On a more philosophic basis the issue with the Ship of Theseus is that it presumes ships exist. They don't (no really). We call a collection of atoms a ship for convenience's sake but there's not actually a ship there, just a collection of parts that happen to move in the same direction due to physics. In the same way I can call something the "Mississippi River" and pretend it's the same river that Mark Twain steamed on even though not one drop of water is the same as it was then, the universe does not care that we happen to call one piece of flowing water the Mississipi and another the Nile, it's all hydrogen and oxygen atoms with some other assorted molecules in it. Insisting that the Ship of Theseus exists is like calling a character Bugs Bunny, and then arguing about which drawing in decades of cartoons is the real Bugs Bunny and which of those cells are not the real Bugs. They're all the real thing because Bugs Bunny is an idea that we're attributing some physical reality to even though the reality only exists in our own minds.
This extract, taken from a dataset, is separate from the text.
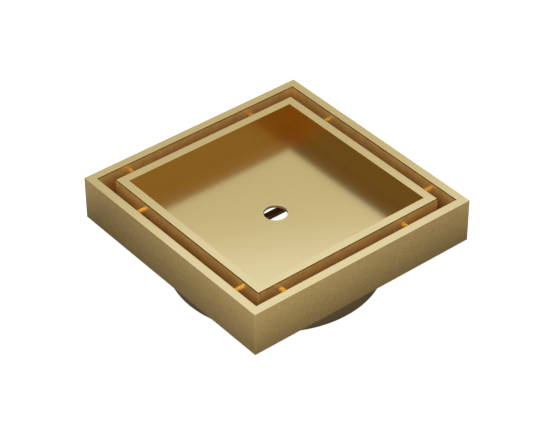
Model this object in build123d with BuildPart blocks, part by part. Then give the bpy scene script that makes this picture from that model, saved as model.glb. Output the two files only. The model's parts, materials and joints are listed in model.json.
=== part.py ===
from build123d import *
import os
from math import sqrt

# Square floor drain that takes a tile: a fixed frame with an outlet spigot below it, and an insert,
# a shallow tray that lifts out of the frame. Water runs down the slot between the two.
#
# Origin: centre of the spigot's lower end. +Z is up, and the sides face -Y (front), +X (right),
# +Y (back) and -X (left). Sizes are in millimetres.

# Frame
frame_side = 110.0  # outside of the square frame
frame_height = 20.0  # frame bars, underside to rim
frame_wall = 4.0  # thickness of the frame bars
base_sheet = 2.0  # thickness of the base plate

# Outlet
outlet_diameter = 90.0  # outside of the spigot
outlet_wall = 2.0  # wall of the spigot
outlet_length = 17.0  # spigot below the frame
outlet_lead = 0.5  # chamfer that leads the spigot into its pipe
stop_ledge = 1.0  # base plate standing proud inside the spigot, where an inner pipe stops
bridge_width = 3.0  # bars across the outlet
bridge_height = 2.0
bridge_pitch = 14.0  # between the bars' centre lines

# Insert
drain_slot = 5.0  # open slot between frame and insert
insert_wall = 4.0  # thickness of the insert bars
tile_depth = 12.0  # rim of the insert down to its floor
floor_sheet = 1.5  # thickness of the insert's floor
lift_hole_diameter = 10.0

# Spacer pins and feet of the insert
pin_diameter = 2.0
pin_pitch = 63.0  # between the two pins on one side
pin_drop = 8.2  # rim down to the pins' centre line
pin_clearance = 0.4  # free space between a pin's end and the frame
foot_diameter = 7.0

# Edges broken with a file, along the slot only
edge_break = 0.25

# Levels, upwards from the spigot's lower end
frame_bottom = outlet_length
base_top = frame_bottom + base_sheet
rim = frame_bottom + frame_height
floor_top = rim - tile_depth
insert_bottom = floor_top - floor_sheet

# Widths that follow from the ones above
frame_inside = frame_side - 2 * frame_wall
insert_outside = frame_inside - 2 * drain_slot
insert_inside = insert_outside - 2 * insert_wall
outlet_bore = outlet_diameter - 2 * outlet_wall
outlet_hole = outlet_bore - 2 * stop_ledge

# The sides in the order that quarter turns about +Z bring the front to them
SIDES = ("front", "right", "back", "left")


def keep(piece, name):
    """Label a finished piece and write it to its own STEP file."""
    piece.part.label = name
    export_step(piece.part, f"parts/{name}.step")


def slot_plane(turn, distance):
    """Upright plane that faces out of one side, with its own Y axis pointing up."""
    across = Vector(1, 0, 0).rotate(Axis.Z, turn)
    outward = Vector(0, -1, 0).rotate(Axis.Z, turn)
    return Plane(origin=(0, 0, 0), x_dir=across, z_dir=outward).offset(distance)


def mitred_bar(turn, outside, thickness, bottom, slot_edge):
    """Make one bar of a square ring, on edge from a level up to the rim, with mitred ends.

    slot_edge is the top edge that runs along the slot, counted from the longest: 0 is the outer
    edge and 1 the inner one.
    """
    outer = outside / 2
    inner = outer - thickness
    with BuildPart() as bar:
        with BuildSketch(Plane.XY.offset(bottom).rotated((0, 0, turn))):
            with BuildLine():
                Polyline(
                    (-outer, -outer),
                    (outer, -outer),
                    (inner, -inner),
                    (-inner, -inner),
                    close=True,
                )
            make_face()
        extrude(amount=rim - bottom)
        top_edges = bar.edges().group_by(Axis.Z)[-1].sort_by(SortBy.LENGTH, reverse=True)
        chamfer(top_edges[slot_edge], edge_break)
    return bar


os.makedirs("parts", exist_ok=True)

# Frame bars and insert bars: the frame faces the slot with its inside, the insert with its outside.
for quarter, side in enumerate(SIDES):
    frame_bar = mitred_bar(90 * quarter, frame_side, frame_wall, frame_bottom, slot_edge=1)
    keep(frame_bar, f"frame_wall_{side}")
    insert_bar = mitred_bar(90 * quarter, insert_outside, insert_wall, insert_bottom, slot_edge=0)
    keep(insert_bar, f"insert_wall_{side}")

# Base plate: lies inside the frame bars, level with their underside.
with BuildPart() as base_plate:
    with BuildSketch(Plane.XY.offset(frame_bottom)):
        Rectangle(frame_inside, frame_inside)
        Circle(outlet_hole / 2, mode=Mode.SUBTRACT)
    extrude(amount=base_sheet)
keep(base_plate, "base_plate")

# Outlet spigot: butts against the underside of the base plate.
with BuildPart() as outlet_spigot:
    with BuildSketch():
        Circle(outlet_diameter / 2)
        Circle(outlet_bore / 2, mode=Mode.SUBTRACT)
    extrude(amount=outlet_length)
    outer_mouth = outlet_spigot.edges().group_by(Axis.Z)[0].sort_by(SortBy.RADIUS)[-1]
    chamfer(outer_mouth, outlet_lead)
keep(outlet_spigot, "outlet_spigot")

# Bridge bars: level with the base plate's top, with their ends cut round to fit its hole.
for place, centre_line in (("front", -bridge_pitch / 2), ("back", bridge_pitch / 2)):
    with BuildPart() as bridge_bar:
        with BuildSketch(Plane.XY.offset(base_top - bridge_height)):
            Circle(outlet_hole / 2)
            with Locations((0, centre_line)):
                Rectangle(outlet_hole, bridge_width, mode=Mode.INTERSECT)
        extrude(amount=bridge_height)
    keep(bridge_bar, f"bridge_bar_{place}")

# Insert floor: lies inside the insert bars, level with their underside.
with BuildPart() as insert_floor:
    with BuildSketch(Plane.XY.offset(insert_bottom)):
        Rectangle(insert_inside, insert_inside)
        Circle(lift_hole_diameter / 2, mode=Mode.SUBTRACT)
    extrude(amount=floor_sheet)
keep(insert_floor, "insert_floor")

# Spacer pins: two on each insert bar, each named for its side and the side that it is nearer to.
for quarter, side in enumerate(SIDES):
    for step in (-1, 1):
        nearer = SIDES[(quarter + step) % len(SIDES)]
        with BuildPart() as spacer_pin:
            with BuildSketch(slot_plane(90 * quarter, insert_outside / 2)):
                with Locations((step * pin_pitch / 2, rim - pin_drop)):
                    Circle(pin_diameter / 2)
            extrude(amount=drain_slot - pin_clearance)
        keep(spacer_pin, f"spacer_pin_{side}_{nearer}")

# Insert feet: on the diagonals, midway between the outlet hole and the insert's inside corner.
foot_reach = (outlet_hole / 2 + insert_inside / sqrt(2)) / 2
foot_offset = foot_reach / sqrt(2)
for depth_side, y in (("front", -foot_offset), ("back", foot_offset)):
    for width_side, x in (("left", -foot_offset), ("right", foot_offset)):
        with BuildPart() as insert_foot:
            with BuildSketch(Plane.XY.offset(base_top)):
                with Locations((x, y)):
                    Circle(foot_diameter / 2)
            extrude(amount=insert_bottom - base_top)
        keep(insert_foot, f"insert_foot_{depth_side}_{width_side}")
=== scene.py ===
import json
from math import cos, hypot, pi, radians, sin, sqrt, tau

import bmesh
import bpy
from bpy.props import FloatProperty, FloatVectorProperty, PointerProperty
from mathutils import Matrix, Vector


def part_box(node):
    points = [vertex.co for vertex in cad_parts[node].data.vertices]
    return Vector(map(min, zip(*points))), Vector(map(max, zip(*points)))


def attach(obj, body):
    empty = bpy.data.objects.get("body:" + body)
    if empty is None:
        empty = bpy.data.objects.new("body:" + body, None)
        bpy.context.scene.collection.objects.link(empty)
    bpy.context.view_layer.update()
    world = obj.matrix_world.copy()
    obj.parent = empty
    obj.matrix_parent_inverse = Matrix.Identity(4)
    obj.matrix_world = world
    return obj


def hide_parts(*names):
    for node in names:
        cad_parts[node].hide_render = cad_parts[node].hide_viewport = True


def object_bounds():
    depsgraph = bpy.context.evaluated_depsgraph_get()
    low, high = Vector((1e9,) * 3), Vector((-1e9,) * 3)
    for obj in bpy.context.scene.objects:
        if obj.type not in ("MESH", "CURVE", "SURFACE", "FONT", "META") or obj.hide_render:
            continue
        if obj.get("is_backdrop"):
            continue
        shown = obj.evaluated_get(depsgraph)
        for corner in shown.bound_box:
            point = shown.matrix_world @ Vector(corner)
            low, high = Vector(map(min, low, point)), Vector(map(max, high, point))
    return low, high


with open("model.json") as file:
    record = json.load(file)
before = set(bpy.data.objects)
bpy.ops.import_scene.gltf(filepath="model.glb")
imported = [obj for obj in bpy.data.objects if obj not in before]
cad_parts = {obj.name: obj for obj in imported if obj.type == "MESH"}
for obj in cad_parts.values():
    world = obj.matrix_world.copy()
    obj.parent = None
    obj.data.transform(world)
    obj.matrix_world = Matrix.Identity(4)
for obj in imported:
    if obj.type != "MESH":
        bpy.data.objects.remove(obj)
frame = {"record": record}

bl_info = {
    "name": "Tile floor drain",
    "version": (1, 0, 0),
    "blender": (4, 5, 0),
    "location": "3D View > Sidebar > Drain",
    "description": "Brushed gold surfaces, edges and welds of a floor drain that takes a tile",
    "category": "Object",
}

SIDES = ("front", "right", "back", "left")
CAD_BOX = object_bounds()
ROUND_STEPS = 4  # steps round a filed edge
TURN_STEPS = 128  # steps round the outlet
PEG_STEPS = 48  # steps round a pin or a foot
DOME_STEPS = 7  # rings over the rounded end of a pin or a foot
STAGE_STEPS = 96  # steps round the stage's floor
SHARP_EDGE = radians(40)  # faces that meet at more than this keep a sharp edge
EVEN = (1, 1, 1)  # grain that runs no particular way


# Shader expressions


class Value:
    """An output socket that takes part in Python arithmetic; every operator adds a Math node."""

    def __init__(self, nodes, socket):
        self.nodes = nodes
        self.socket = socket

    def __add__(self, other):
        return self.nodes.math("ADD", self, other)

    def __radd__(self, other):
        return self.nodes.math("ADD", other, self)

    def __sub__(self, other):
        return self.nodes.math("SUBTRACT", self, other)

    def __rsub__(self, other):
        return self.nodes.math("SUBTRACT", other, self)

    def __mul__(self, other):
        return self.nodes.math("MULTIPLY", self, other)

    def __rmul__(self, other):
        return self.nodes.math("MULTIPLY", other, self)


class Nodes:
    """The node tree of a material or of the studio."""

    def __init__(self, owner):
        owner.use_nodes = True
        self.tree = owner.node_tree
        self.tree.nodes.clear()

    def add(self, kind, settings=None, inputs=None, output=0):
        """Add a node: its settings first, then the values or links of its sockets."""
        node = self.tree.nodes.new(kind)
        for name, value in (settings or {}).items():
            if name == "stops":
                self.set_stops(node.color_ramp, value)
            else:
                setattr(node, name, value)
        for name, value in (inputs or {}).items():
            if isinstance(value, Value):
                self.tree.links.new(value.socket, node.inputs[name])
            else:
                node.inputs[name].default_value = value
        return Value(self, node.outputs[output]) if len(node.outputs) else None

    def set_stops(self, ramp, stops):
        """Give a ramp its stops: pairs of a position and a colour."""
        while len(ramp.elements) < len(stops):
            ramp.elements.new(1.0)
        for element, (position, colour) in zip(ramp.elements, stops):
            element.position = position
            element.color = (*colour, 1.0)

    def math(self, operation, *values):
        """Math node on numbers or values."""
        return self.add("ShaderNodeMath", {"operation": operation}, dict(enumerate(values)))

    def axis(self, vector, name):
        """One of X, Y and Z of a vector."""
        return self.add("ShaderNodeSeparateXYZ", {}, {"Vector": vector}, output=name)

    def mix(self, factor, first, second, blend="MIX"):
        """Mix two colours."""
        settings = {"data_type": "RGBA", "blend_type": blend}
        first, second = (c if isinstance(c, Value) else (*c[:3], 1.0) for c in (first, second))
        return self.add("ShaderNodeMix", settings, {0: factor, 6: first, 7: second}, output=2)

    def grey_ramp(self, value, stops):
        """Value in, a grey out: stops are pairs of a position and a brightness."""
        stops = [(position, (level,) * 3) for position, level in stops]
        return self.add("ShaderNodeValToRGB", {"stops": stops}, {"Fac": value})

    def brightness(self, colour):
        """Brightness of a colour, as a number."""
        return self.add("ShaderNodeRGBToBW", {}, {"Color": colour})

    def noise(self, place, stretch, size):
        """Noise whose blobs are size metres across, longer by stretch along each axis."""
        scale = [1.0 / (size * factor) for factor in stretch]
        settings = {"vector_type": "POINT"}
        spread = self.add("ShaderNodeMapping", settings, {"Vector": place, "Scale": scale})
        inputs = {"Vector": spread, "Scale": 1.0, "Detail": 2.0, "Roughness": 0.55}
        return self.add("ShaderNodeTexNoise", {"noise_dimensions": "3D"}, inputs)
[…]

Consequently from that point of view it remains the Ship of Theseus so long as "Ship of Theseus" is printed on the bow, and becomes a different ship when those words are erased and "Ship of Hercules" is written there even if all of the parts are the same, because it's only the Ship of Theseus if we agree that this assortment of atoms is called the Ship of Theseus.
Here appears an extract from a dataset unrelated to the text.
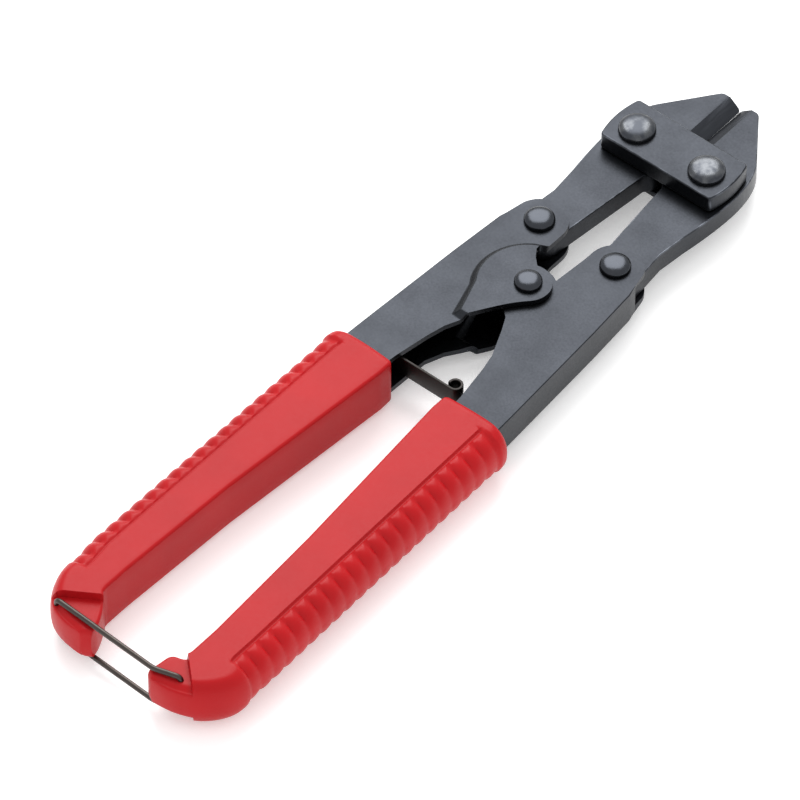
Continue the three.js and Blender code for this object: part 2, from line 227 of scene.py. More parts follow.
def add(tree, kind, inputs=None, **settings):
    """Adds a node. Inputs are values or other nodes' sockets, by name or number."""
    node = tree.nodes.new(kind)
    for key, value in settings.items():
        setattr(node, key, value)
    for key, value in (inputs or {}).items():
        if isinstance(value, bpy.types.NodeSocket):
            tree.links.new(value, node.inputs[key])
        else:
            node.inputs[key].default_value = value
    return node


def new_material(name):
    material = bpy.data.materials.get(name) or bpy.data.materials.new(name)
    material.use_nodes = True
    material.node_tree.nodes.clear()
    return material


def pattern(tree, size_mm, detail=3.0, stretch=(1, 1, 1)):
    """Noise on the object's coordinates whose blobs are about this many millimetres."""
    place = add(tree, "ShaderNodeTexCoord")
    turned = add(tree, "ShaderNodeMapping", {"Vector": place.outputs["Object"], "Scale": stretch})
    return add(tree, "ShaderNodeTexNoise", {
        "Vector": turned.outputs[0], "Scale": 1 / (size_mm * MM), "Detail": detail,
    }).outputs[0]


def ranged(tree, value, low, high, to_low, to_high):
    return add(tree, "ShaderNodeMapRange", {
        "Value": value, "From Min": low, "From Max": high, "To Min": to_low, "To Max": to_high,
    }).outputs[0]


def mixed(tree, share, first, second):
    return add(tree, "ShaderNodeMix", {0: share, 6: first, 7: second}, data_type="RGBA").outputs[2]


def bumped(tree, height, depth_mm, strength=1.0):
    return add(tree, "ShaderNodeBump", {
        "Height": height, "Distance": depth_mm * MM, "Strength": strength,
    }).outputs[0]


def shaded(material, **sockets):
    tree = material.node_tree
    inputs = {name.replace("_", " "): value for name, value in sockets.items()}
    shader = add(tree, "ShaderNodeBsdfPrincipled", inputs)
    output = add(tree, "ShaderNodeOutputMaterial")
    tree.links.new(shader.outputs[0], output.inputs["Surface"])
    return material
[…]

This argument doesn't really make sense to me, sorry. It might be getting philosophical, but I think you'd be nearer to the matter if you were going to argue about what makes a specific ship that specific ship. For example, I can make a new ship that is exactly the same as the ship that sailed in 1912, even making it out of the same type of inferior steel and iron, but the real RMS
Titanic is resting on the ocean floor, what's left of her. Likewise, people actually do argue about things like fictional characters being "real" or not. Saavik, for example (Kristy Alley vs. Robin Curtis). I even get into it myself with Kei and Yuri from
Dirty Pair, as I reject the versions from
Dirty Pair Flash. Kind of the same thing with nuTrek as far as rejecting the newer shows and movies. As for the Ship of Theseus argument, it's ironic in that I'm most familiar with it through the themes explored in
Ghost in the Shell and its various adaptations. How much of a human can be replaced and still be human? In the 1995 movie, only a few brain cells of the person Motoko Kusanagi was remained. In
Stand Alone Complex it was her entire brain. I'd actually argue that the brain is the only organ that can't be replaced while still remaining the same person.
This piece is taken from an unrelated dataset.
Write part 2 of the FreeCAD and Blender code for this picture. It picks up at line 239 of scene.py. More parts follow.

Deep Space Nine actually explored that a bit, too, but there's real historical examples of changes in personality and the like resulting from injuries to the brain, like a guy who managed to survive being impaled through the head but was a different person afterwards. The other side of this question in GitS concerns AI: as AI becomes more and more advanced, it may become difficult to distinguish it from a living person. At what point does an AI become a person, if ever?